Anyone who’s tried mindfulness strategies knows that, though though they are trendy, they aren’t very sexy or dramatic when actually practiced. Whatever benefits accrue are usually small and cumulative, revealing themselves like tree buds opening in an unusually cool spring. If life is a roller coaster ride, then mindfulness practices help us notice the feel of the cold steel safety bars across our laps, and the whiff of nervousness and cotton candy in the air. Through mindfulness practice we learn to pay non-judgmental attention to the buzz of expectation in the creaking, ratcheted climb, and to become as curious as we are terrified at the dropping sensation in our guts as the free fall begins.
When it comes to enhancing our lives, mindfulness turns out to be as useful as zippers, can openers, and sturdy boots. If we merely fetishize the idea of mindfulness, though — devouring articles about it and praising it from afar — it sits on the shelf like a curio. As a longtime student of mindfulness who is easily distracted by the abstract, I’ve resolved to more explicitly link basic mindfulness practices to my upcoming semester of teaching. More specifically, the three simple resolutions I describe below are meant to support my attention to some basic inputs and experiences — feelings, really — as they move through me, instead of fast forwarding to habitual conclusions and reactions. Introducing even this tiny gap of attention could lead to teaching that is a little wiser, more effective and creative. But, at the very least, I will be a a little more awake during the journey.
Resolution #1 expresses my plan to pay better attention to how particular teaching activities impact my mood. Over the years, I’ve tended to accept that certain tasks are intrinsically grueling and must simply be powered through. Grading online discussions falls into this category for me. In fact, my dread of it leads me to try to push through it as quickly and numbly as I responsibly can. This coming semester, though, I plan to pay precise attention to the negative feelings as they arise before my reactivity and avoidance kick in. Is it a bodily tightness? A sense of being trapped? Boredom?
The investigation might not lead me to make any changes, of course. I might simply conclude that grading discussions is a misery to be endured and keep trying to ease the pain; I’m fine taking a little Novocain if that’s the best I can do. But if I can rouse my curiosity about my animus toward this loathsome task, there may be something to discover. It occurs to me, for example, that the poor quality of many of these discussions makes me feel like a failure, a sensation I would definitely prefer to ignore.
Resolution #2 is to notice my feeling responses to informal student feedback, for example, in critical or affirming emails to me or asides made to other students during group work. For most of us much of the time, the leap from a perceived criticism to the arising of defensiveness can seem automatic. For example, I’m sometimes moved to what feels like instant irritation and the need to self-justify when students complain about the reading assignments. Can my feelings point to my implicit, perhaps false, assumptions about what their complaints mean? Am I taking them personally? Why? My goal isn’t to pander to students’ superficial gripes but to be open to real information that can help me either adjust or feel more confident about staying the course. In any case, clues are wasted if I zip blithely past them, supplying my own habitual rationalization as soon as I feel threatened by criticism or puffed up by praise.
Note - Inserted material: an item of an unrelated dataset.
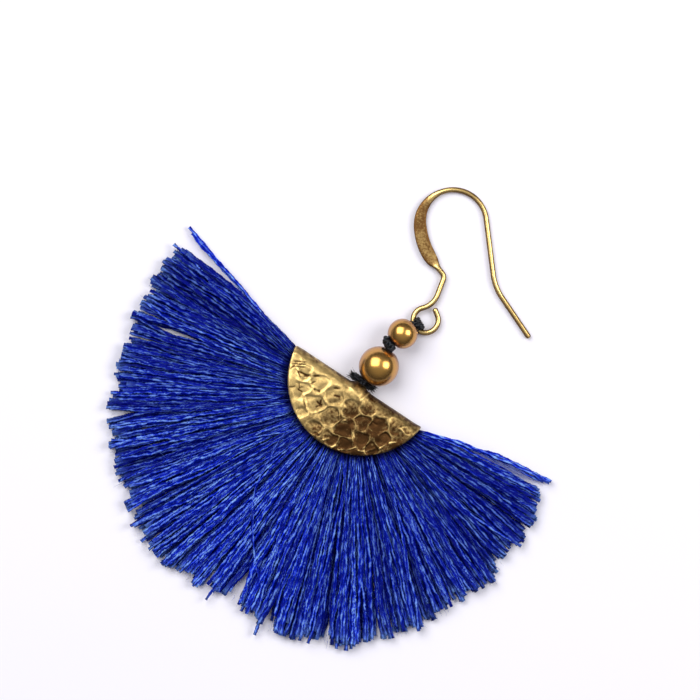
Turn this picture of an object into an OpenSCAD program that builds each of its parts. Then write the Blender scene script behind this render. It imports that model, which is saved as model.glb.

Resolution #3 involves reflecting on my feelings about my teaching work as a whole, about how it fits into my overall ethos, values and life goals. Because I’m a professor of gender and women’s studies, my work is explicitly tied to social justice. But for me too the risk of nihilism and complacency is real, and at times I’ve been unable to see my work making a dent or, alternatively, been a little smug about its significance. My commitment this semester is to better notice the sensations of excitement or flatness that arise when questions of larger purpose arise. For example, in recent months, I felt nervously hopeful at the media emphasis on fake news. Taking my incipient excitement seriously led me to explicitly connect some upcoming course activities to the critical skills our country is clamoring for. The changes, while not dramatic, have been motivated by my awareness and acknowledgement of my own feelings. Whether or not such awareness typically leads to visible changes, being honest about feelings of guilt, pride, and purpose in our work can certainly lead to greater sense of intentionality about it.
When I take the sometimes invisible step of noticing, then meaningful improvement and appreciation become possible. For busy teachers, offering the same classes over and over again, the entire semester can become as routinized as a morning commute. We’re suddenly at the destination without knowing quite how we arrived. And, of course, this isn’t the worst of it. The current hunger for all things mindfulness attests to our fear of passing through the whole of our lives on autopilot. As tempting as sexy, dramatic quick fixes are at the new year, what I describe is both more banal and important, a practice of being genuinely present to ourselves. When all is said and done, I will have piled up a startling number of hours grading student work. If this is how I am to use my life, then, at the very least, I want to take responsibility for having done so, even if I ultimately choose to sleep through some of the most tedious parts.